Will conflicts cause the import process to stop? I tested once using Lightning to import into a database that already had data. There were definitely conflicts, but no errors were reported. Then I found a bug when querying. When I executed select count(*) from table, it was normal, but when I executed select count(*), sum(field) from table, the data was incorrect. However, when the selected field in the sum function was the first field of the table, it was normal. How can I troubleshoot this issue? I have now cleared the target database and re-imported it, and now select count(*), sum(field) from table is normal again.

translator_bot · June 22, 2024, 6:16pm

| username: dba-kit | Original post link

It depends on which field you are counting. The count function will ignore data with null values. Therefore, it is best to use count(1) or count(*), rather than specifying a field name.

translator_bot · June 22, 2024, 6:16pm

| username: Tank001 | Original post link

Our conflict will cause the scheduling to stop.

translator_bot · June 22, 2024, 6:16pm

| username: Hacker007 | Original post link

The default for on-duplicate is replace into.
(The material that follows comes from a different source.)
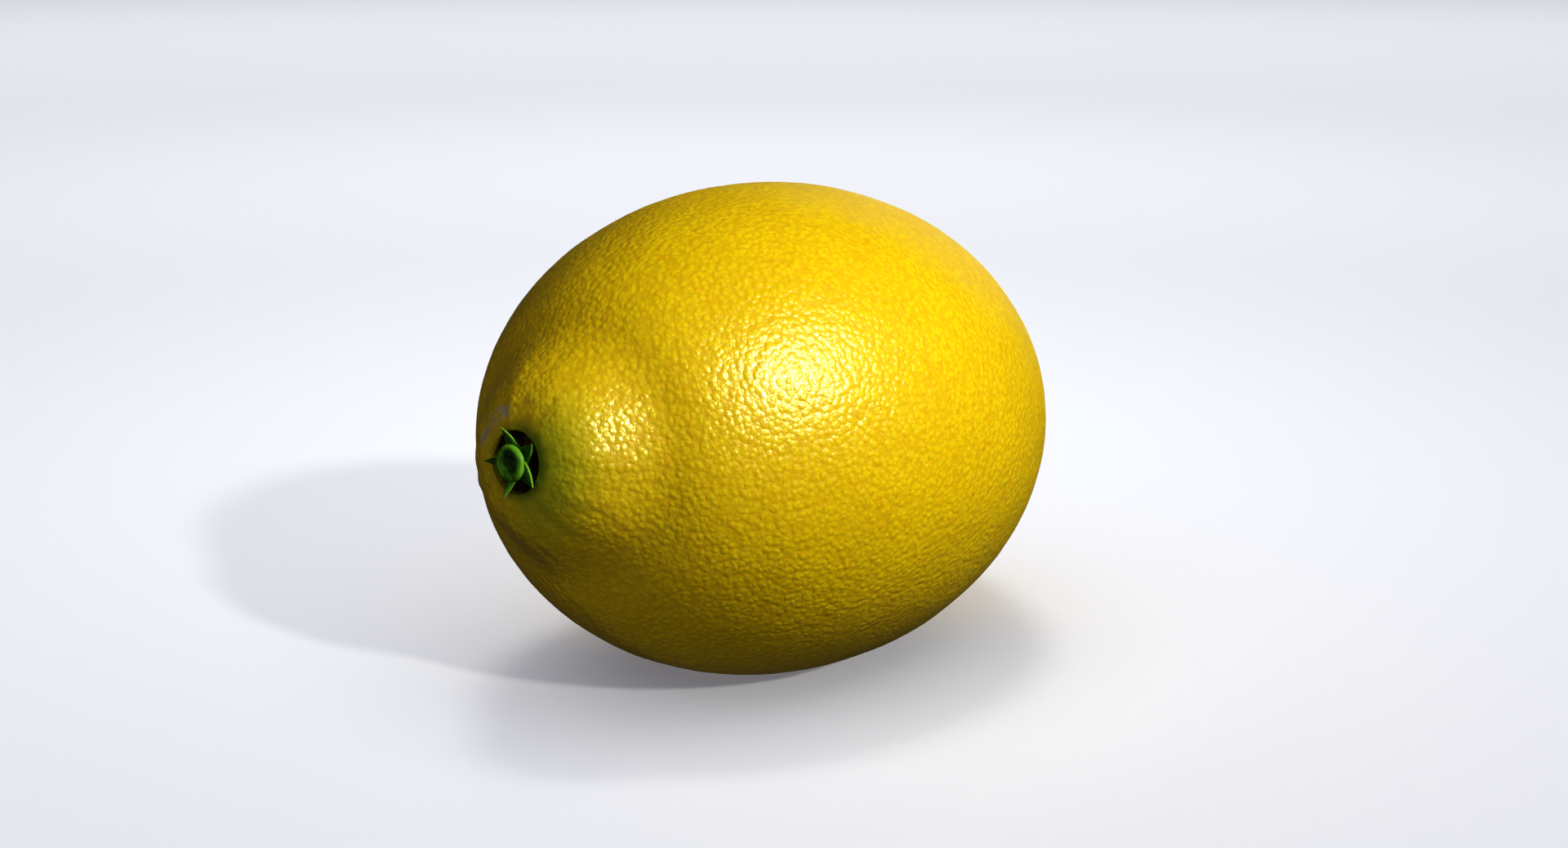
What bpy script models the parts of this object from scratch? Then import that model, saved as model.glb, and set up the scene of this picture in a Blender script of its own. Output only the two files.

If it’s another type, it will cause a primary key conflict. Based on the issue you’re encountering, does your table lack a primary key?

translator_bot · June 22, 2024, 6:16pm

| username: TiDBer_20QjYTLl | Original post link

What I said is to use the physical mode.

translator_bot · June 22, 2024, 6:16pm

| username: yilong | Original post link

Please do not directly use Physical Import Mode to import data into a TiDB cluster that is already in production, as this will severely impact online business. If you need to import data into a production cluster, please refer to Restricting the Scheduling Scope to Table Level During Import.

translator_bot · June 22, 2024, 6:16pm

| username: TiDBer_20QjYTLl | Original post link

I am not importing into the production TiDB cluster; I am repeatedly testing. The previously imported data has not been deleted. We have many tables, and it’s quite troublesome to drop the database before each test. Moreover, the test environment is still in use.